Requirements:
A precise retyping is required of every line from the one containing "module ring_11() color(ring_colour) ring(11);" down to the one containing "if obj.type not", both included, and of no other line.

Data section:
** BEGIN **

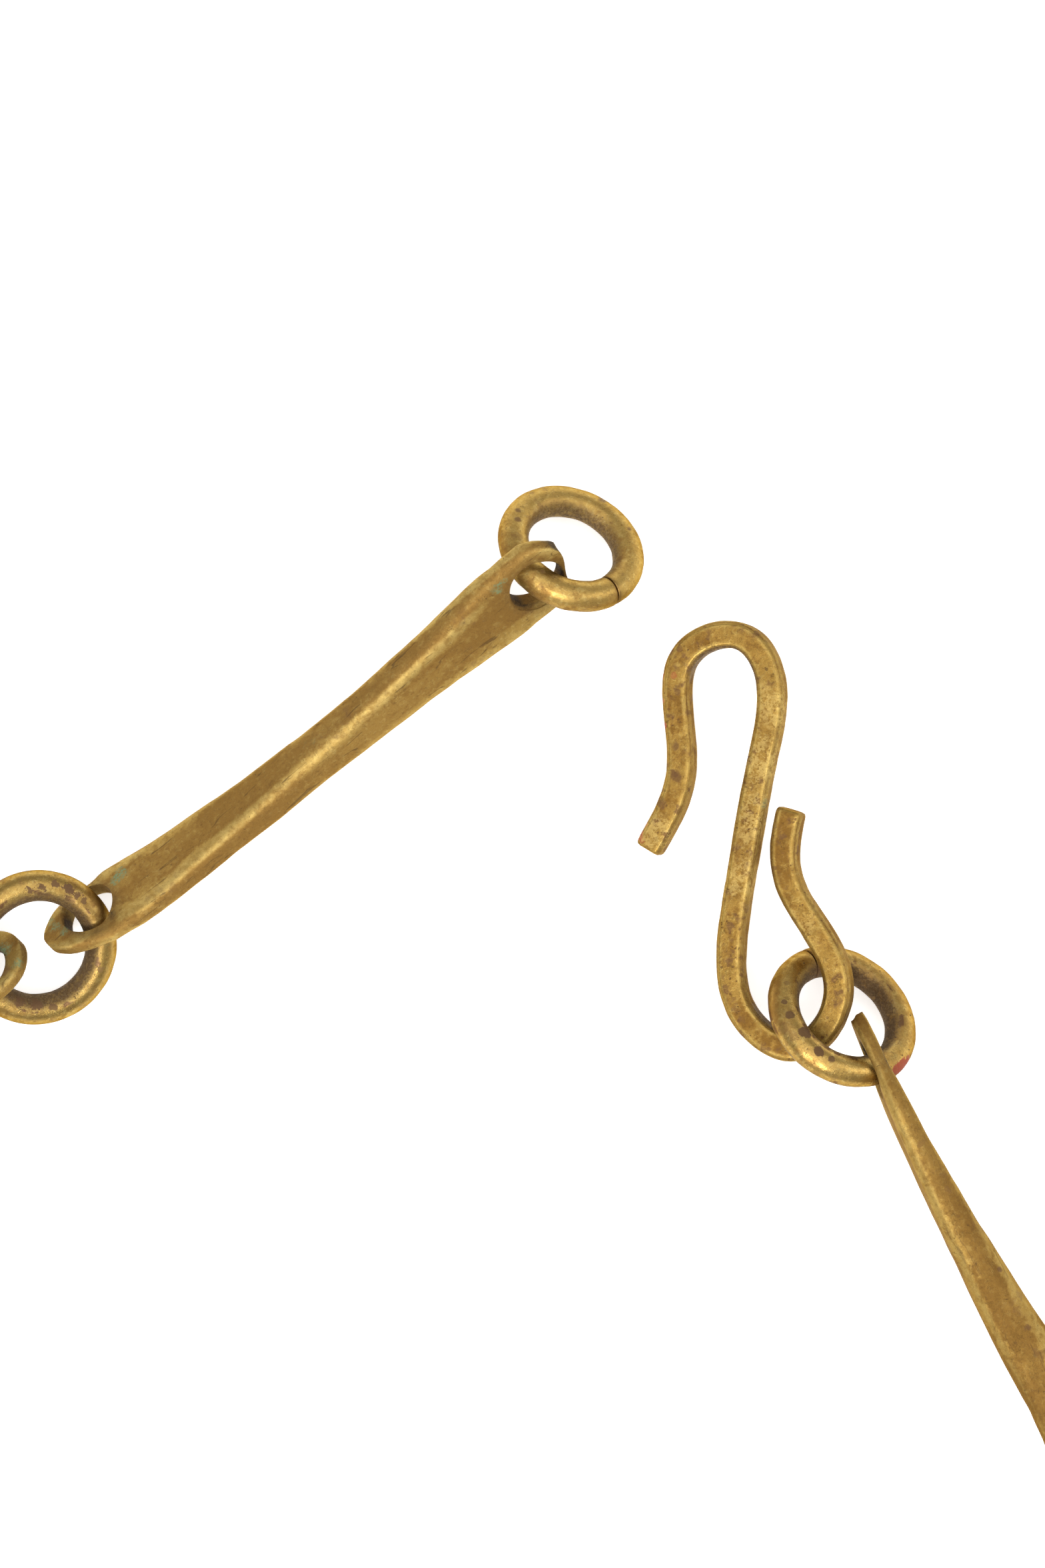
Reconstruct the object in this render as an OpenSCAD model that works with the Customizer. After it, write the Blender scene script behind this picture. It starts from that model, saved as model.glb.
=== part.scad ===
// Forged brass bar-link chain that closes with an S-hook.
// Millimetres, +Z up. The chain lies on the plane Z = 0 as an open loop with its two free ends at +Y.

/* [Rings] */
// Diameter of the ring wire
wire_d = 3.5; // [3.2:0.1:3.6]
// Mean diameter of the joining rings
ring_d = 14.1; // [14:0.1:14.6]
// Mean diameter of the smaller ring at the free end
end_ring_d = 13.2; // [13:0.1:13.5]

/* [Links] */
// Distance between the two holes of a bar link
hole_span = 61.5; // [58:0.5:64]
// Diameter of the holes
hole_d = 6.2; // [6.1:0.1:6.4]
// Material length past the hole at the near end
near_tip = 5.4; // [5:0.1:5.6]
// Material length past the hole at the free end of the chain
free_tip = 3.6; // [3.5:0.1:4]
// Material length past the hole at the far end
far_tip = 6; // [5.6:0.1:6.1]
// Width of the near flat
near_width = 9.6; // [9:0.1:9.8]
// Width of the far flat
far_width = 9.4; // [9:0.1:9.6]
// Thickness of the flats
flat_t = 1.7; // [1.4:0.1:1.8]
// Size of the bar half way along
bar_mid = 5.1; // [4.6:0.1:5.4]

/* [Hook] */
// Width of the hook's square bar in the plane of the S
hook_w = 3.1; // [2.8:0.1:3.2]
// Depth of the hook's square bar across the plane of the S
hook_t = 2.8; // [2.6:0.1:3]
// Chamfer along the hook's edges
hook_ch = 0.6; // [0.4:0.1:0.8]
// How far the hook is rolled up on its left limb
hook_roll = 17; // [16:0.5:18]

/* [Hidden] */
$fn = 64;
wr = wire_d / 2;
// where the middle of the loop's footprint lies relative to the layout below
centre = [-31.42, -143.31];
// direction each link runs in, seen from above
heading = [0, 216.7, 224, 241, 266.3, 295.5, 334, 375.5, 402.8, 443.5, 463.5, 476.4];
// lean of each ring from flat
lean = [41, 18.5, 20, 21.5, 21, 25.5, 22, 24.5, 22, 21.5, 63, 42];
// turn of each link about its own length
roll = [0, 33.5, 45, 45, 45, 45, 45, 45, 45, 45, 45, 90];
// turn from the near flat to the far flat, beyond a right angle
extra = [0, 15, 0, 0, 0, 0, 0, 0, 0, 0, 0, 6];
// sideways bow left by the hammer
bow = [0, 1.75, 0.6, 0.6, 0.6, 0.6, 0.6, 0.6, 0.6, 0.6, 0.6, 0];
// where round its ring a link end sits, measured from the link's own direction
near_slip = [0, -1, -15, 0, 0, 0, 0, 0, 0, 0, 0, 0];
far_slip = [0, 1.2, 0, 0, 0, 0, 0, 0, 0, 0, 0, 12.5];
// play of the wire along the link in each hole
near_play = [0, -0.3, -0.6, 0, 0, 0, 0, 0, 0, 0, 0, 0];
far_play = [0, 0, 0, 0, 0, 0, 0, 0, 0, 0, 0, 0.4];
first_ring = [5.3, 25.8];
hook_at = [22.2, 16.5];

function az(a) = [cos(a), sin(a), 0];
function unit(v) = v / norm(v);
function rad_of(i) = (i == 0 ? end_ring_d : ring_d) / 2;
function low(i) = i == 0 ? 63.7 : i == 11 ? 55 : (heading[i] + heading[i + 1]) / 2 + (i % 2 == 1 ? 90 : -90);
function axis(i) = az(low(i)) * sin(lean[i]) + [0, 0, cos(lean[i])];
function height(i) = rad_of(i) * sin(lean[i]) + wr;
function spoke(i, a) = let(d = az(a), n = axis(i)) unit([d.x, d.y, -(n.x * d.x + n.y * d.y) / n.z]) * rad_of(i);
function near_spoke(i) = spoke(i - 1, heading[i] + near_slip[i]);
function far_spoke(i) = spoke(i, heading[i] + 180 + far_slip[i]);
function rise(i) = height(i) + far_spoke(i).z - height(i - 1) - near_spoke(i).z;
function run(i) = sqrt(hole_span * hole_span - rise(i) * rise(i));
function ring_c(i) = i == 0 ? [first_ring.x, first_ring.y, height(0)]
    : let(c = far_hole(i) - az(heading[i]) * far_play[i] - far_spoke(i)) [c.x, c.y, height(i)];
function near_hole(i) = ring_c(i - 1) + near_spoke(i) + az(heading[i]) * near_play[i];
function far_hole(i) = near_hole(i) + az(heading[i]) * run(i) + [0, 0, rise(i)];

// a frame whose columns are x, y and x cross y
module in_frame(p, x, y) {
    z = cross(x, y);
    multmatrix([[x.x, y.x, z.x, p.x], [x.y, y.y, z.y, p.y], [x.z, y.z, z.z, p.z], [0, 0, 0, 1]]) children();
}

module placed() translate([-centre.x, -centre.y, 0]) children();

// skin over a row of closed sections with the same number of points
module skin(sections) {
    n = len(sections[0]);
    m = len(sections);
    points = [for (s = sections) each s];
    sides = [for (i = [0 : m - 2], j = [0 : n - 1]) let(a = i * n + j, b = i * n + (j + 1) % n) each [[a, a + n, b + n], [a, b + n, b]]];
    cap0 = [for (j = [1 : n - 2]) [0, j, j + 1]];
    cap1 = [for (j = [1 : n - 2]) [(m - 1) * n, (m - 1) * n + j + 1, (m - 1) * n + j]];
    polyhedron(points, concat(sides, cap0, cap1), convexity = 4);
}

// ---- ring: round wire bent to a circle, its ends butted
module ring(i) {
    n = axis(i);
    e = unit(cross([0, 0, 1], n));
    placed() in_frame(ring_c(i), e, cross(n, e))
        rotate_extrude($fn = 64) translate([rad_of(i), 0]) circle(d = wire_d, $fn = 32);
}

// ---- bar link: each end hammered flat, the two flats across each other
function grow(u) = min(1, max(0, u));
function thin(d, half) = flat_t + (bar_mid - flat_t) * pow(grow((d - 7) / (half - 7)), 0.8);
function round_end(d, l) = d >= l ? 1 : sqrt(max(0, 1 - pow(1 - d / l, 2)));
function blunt_end(d, c) = d >= c ? 0 : c - sqrt(max(0, c * c - (c - d) * (c - d)));
function far_w(d, half) = let(u = grow((d - 12) / (half - 12)), v = grow((12 - d) / 7))
    (bar_mid + (far_width - bar_mid) * (1 - u) - 1.9 * v * v * (3 - 2 * v)) * round_end(d, 5);
function near_w(d, half, blunt) = let(u = grow((d - 2) / (half - 2)), w = bar_mid + (near_width - bar_mid) * (1 - pow(u, 0.9)))
    blunt ? w - 2 * blunt_end(d, 2.2) : w * round_end(d, 5);
function edge_r(x, half) = 0.5 + 1.4 * (1 - pow(abs(x - half) / half, 1.3));
function bowed(t) = sin(180 * (0.1 + 0.6 * t)) - 0.35 * pow(grow(t), 10);
function section(y, z, r0) = let(r = min(r0, y / 2 - 0.02, z / 2 - 0.02))
    [for (k = [0 : 3], j = [0 : 2]) let(a = 90 * k + 45 * j, sy = (k == 0 || k == 3) ? 1 : -1, sz = k < 2 ? 1 : -1)
        [sy * (y / 2 - r) + r * cos(a), sz * (z / 2 - r) + r * sin(a)]];

module bar_link(i) {
    tip = i == 1 ? free_tip : near_tip;
    total = tip + hole_span + far_tip;
    half = total / 2;
    sg = i % 2 == 1 ? 1 : -1;
    stations = concat([0.12, 0.5, 1.2, 2.2, 3.5], [for (k = [0 : 15]) 6.5 + (total - 14) * k / 15],
        [total - 4.4, total - 2.6, total - 1.5, total - 0.7, total - 0.2]);
    p = near_hole(i);
    e = unit(far_hole(i) - p);
    left = unit(cross([0, 0, 1], e));
    up = cross(e, left);
    r = i % 2 == 1 ? roll[i] : 180 - roll[i];
    placed() in_frame(p, e, left * cos(r) + up * sin(r)) difference() {
        skin([for (x = stations)
            let(t = extra[i] * grow((x - tip) / hole_span), o = bow[i] * bowed((x - tip) / hole_span) / sqrt(2),
                y = x < half ? thin(x, half) : far_w(total - x, half),
                z = x > half ? thin(total - x, half) : near_w(x, half, i == 1))
            [for (q = section(y, z, edge_r(x, half)))
                [x - tip, q[0] * cos(t) - q[1] * sin(t) + o, q[0] * sin(t) + q[1] * cos(t) - sg * o]]]);
        rotate([90, 0, 0]) cylinder(h = 20, d = hole_d, center = true, $fn = 48);
        translate([hole_span, 0, 0]) rotate([extra[i], 0, 0]) cylinder(h = 20, d = hole_d, center = true, $fn = 48);
    }
}

// ---- S-hook: square bar with chamfered edges, bent to a long S
S = [[-11.7, -29.5], [-8.8, -23.9], [-4.5, -17.2], [-4.9, -10.4], [-6.2, -1.6], [2.8, 1.4], [6.3, -5.7], [4.4, -13.4], [3, -20.5],
     [1.8, -27.7], [0.5, -35], [1.2, -42.3], [9, -47.5], [14.4, -39.5], [11, -32.8], [6.2, -26.9], [7.4, -19.1], [10.4, -12.7]];
spans = len(S) - 3;
function at(u) = let(i = min(floor(u), spans - 1), t = u - i)
    (pow(1 - t, 3) * S[i] + (3 * pow(t, 3) - 6 * t * t + 4) * S[i + 1] + (-3 * pow(t, 3) + 3 * t * t + 3 * t + 1) * S[i + 2] + pow(t, 3) * S[i + 3]) / 6;
function dir_at(u) = let(i = min(floor(u), spans - 1), t = u - i)
    unit(-3 * pow(1 - t, 2) * S[i] + (9 * t * t - 12 * t) * S[i + 1] + (-9 * t * t + 6 * t + 3) * S[i + 2] + 3 * t * t * S[i + 3]);
function hook_section(s) = let(a = hook_w / 2 * s, b = hook_t / 2 * s, c = hook_ch * s)
    [[a, b - c], [a - c, b], [-a + c, b], [-a, b - c], [-a, -b + c], [-a + c, -b], [a - c, -b], [a, -b + c]];
hook_steps = 88;
// lowest corner of the rolled bar, taken at the left limb's tip
hook_z = 3.93;

module s_hook() {
    color([0.66, 0.5, 0.24]) placed() translate([hook_at.x, hook_at.y, hook_z]) rotate([0, -hook_roll, 0])
        skin([for (k = [0 : hook_steps])
            let(u = spans * k / hook_steps, p = at(u), d = dir_at(u), s = (k == 0 || k == hook_steps) ? 0.86 : 1)
            [for (q = hook_section(s)) [p.x - d.y * q[0], p.y + d.x * q[0], q[1]]]]);
}

ring_colour = [0.7, 0.54, 0.26];
link_colour = [0.63, 0.48, 0.22];
module ring_00() color(ring_colour) ring(0);
module link_01() color(link_colour) bar_link(1);
module ring_01() color(ring_colour) ring(1);
module link_02() color(link_colour) bar_link(2);
module ring_02() color(ring_colour) ring(2);
module link_03() color(link_colour) bar_link(3);
module ring_03() color(ring_colour) ring(3);
module link_04() color(link_colour) bar_link(4);
module ring_04() color(ring_colour) ring(4);
module link_05() color(link_colour) bar_link(5);
module ring_05() color(ring_colour) ring(5);
module link_06() color(link_colour) bar_link(6);
module ring_06() color(ring_colour) ring(6);
module link_07() color(link_colour) bar_link(7);
module ring_07() color(ring_colour) ring(7);
module link_08() color(link_colour) bar_link(8);
module ring_08() color(ring_colour) ring(8);
module link_09() color(link_colour) bar_link(9);
module ring_09() color(ring_colour) ring(9);
module link_10() color(link_colour) bar_link(10);
module ring_10() color(ring_colour) ring(10);
module link_11() color(link_colour) bar_link(11);
module ring_11() color(ring_colour) ring(11);

ring_00();
link_01();
ring_01();
link_02();
ring_02();
link_03();
ring_03();
link_04();
ring_04();
link_05();
ring_05();
link_06();
ring_06();
link_07();
ring_07();
link_08();
ring_08();
link_09();
ring_09();
link_10();
ring_10();
link_11();
ring_11();
s_hook();
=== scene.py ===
import math

import bmesh
import bpy
import numpy as np
from mathutils import Matrix, Vector, noise


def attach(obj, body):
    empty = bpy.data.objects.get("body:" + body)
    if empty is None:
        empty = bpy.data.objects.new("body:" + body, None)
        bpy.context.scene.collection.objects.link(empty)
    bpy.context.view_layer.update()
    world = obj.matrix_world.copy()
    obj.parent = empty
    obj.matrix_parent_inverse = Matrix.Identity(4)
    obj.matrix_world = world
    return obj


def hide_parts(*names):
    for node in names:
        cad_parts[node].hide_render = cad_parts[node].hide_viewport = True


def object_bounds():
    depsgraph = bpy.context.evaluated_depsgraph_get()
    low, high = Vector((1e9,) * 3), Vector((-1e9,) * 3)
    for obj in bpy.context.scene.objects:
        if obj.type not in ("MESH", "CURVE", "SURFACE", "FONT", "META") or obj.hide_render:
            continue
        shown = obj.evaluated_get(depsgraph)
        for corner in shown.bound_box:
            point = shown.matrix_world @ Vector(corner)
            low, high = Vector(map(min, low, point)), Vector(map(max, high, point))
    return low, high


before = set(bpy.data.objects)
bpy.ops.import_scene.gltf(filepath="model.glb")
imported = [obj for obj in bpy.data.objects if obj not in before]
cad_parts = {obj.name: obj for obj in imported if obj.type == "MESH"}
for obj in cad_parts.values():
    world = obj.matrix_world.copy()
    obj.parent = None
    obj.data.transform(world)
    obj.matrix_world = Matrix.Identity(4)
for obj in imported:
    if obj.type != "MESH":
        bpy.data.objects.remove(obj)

CAD_LO, CAD_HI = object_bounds()
MM = 0.001


# ---------------------------------------------------------------- layout, the same sums as the part's source, in mm
def V(*a):
    return np.array(a, float)


def unit(v):
    return v / np.linalg.norm(v)


def az(a):
    a = math.radians(a)
    return V(math.cos(a), math.sin(a), 0)


WIRE = 3.5
RING = [6.6] + [7.05] * 11
HOLE_SPAN, HOLE_D = 61.5, 6.2
NEAR_TIP, FREE_TIP, FAR_TIP = 5.4, 3.6, 6.0
NEAR_W, FAR_W, FLAT, BAR = 9.6, 9.4, 1.7, 5.1
CENTRE = V(-31.42, -143.31, 0)
HEADING = [0, 216.7, 224, 241, 266.3, 295.5, 334, 375.5, 402.8, 443.5, 463.5, 476.4]
LEAN = [41, 18.5, 20, 21.5, 21, 25.5, 22, 24.5, 22, 21.5, 63, 42]
ROLL = [0, 33.5] + [45] * 9 + [90]
EXTRA = [0, 15] + [0] * 9 + [2]
BOW = [0, 1.75] + [0.6] * 9 + [0]
NEAR_SLIP = [0, -1, -15] + [0] * 9
FAR_SLIP = [0, 1.2] + [0] * 9 + [12.5]
NEAR_PLAY = [0, -0.3, -0.6] + [0] * 9
FAR_PLAY = [0] * 11 + [0.4]


def low(i):
    if i == 0:
        return 63.7
    if i == 11:
        return 55
    return (HEADING[i] + HEADING[i + 1]) / 2 + (90 if i % 2 else -90)


def ring_axis(i):
    t = math.radians(LEAN[i])
    return az(low(i)) * math.sin(t) + V(0, 0, math.cos(t))


def spoke(i, a):
    d, n = az(a), ring_axis(i)
    return unit(V(d[0], d[1], -(n[0] * d[0] + n[1] * d[1]) / n[2])) * RING[i]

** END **

Reply:
module ring_11() color(ring_colour) ring(11);

ring_00();
link_01();
ring_01();
link_02();
ring_02();
link_03();
ring_03();
link_04();
ring_04();
link_05();
ring_05();
link_06();
ring_06();
link_07();
ring_07();
link_08();
ring_08();
link_09();
ring_09();
link_10();
ring_10();
link_11();
ring_11();
s_hook();
=== scene.py ===
import math

import bmesh
import bpy
import numpy as np
from mathutils import Matrix, Vector, noise


def attach(obj, body):
    empty = bpy.data.objects.get("body:" + body)
    if empty is None:
        empty = bpy.data.objects.new("body:" + body, None)
        bpy.context.scene.collection.objects.link(empty)
    bpy.context.view_layer.update()
    world = obj.matrix_world.copy()
    obj.parent = empty
    obj.matrix_parent_inverse = Matrix.Identity(4)
    obj.matrix_world = world
    return obj


def hide_parts(*names):
    for node in names:
        cad_parts[node].hide_render = cad_parts[node].hide_viewport = True


def object_bounds():
    depsgraph = bpy.context.evaluated_depsgraph_get()
    low, high = Vector((1e9,) * 3), Vector((-1e9,) * 3)
    for obj in bpy.context.scene.objects:
        if obj.type not in ("MESH", "CURVE", "SURFACE", "FONT", "META") or obj.hide_render:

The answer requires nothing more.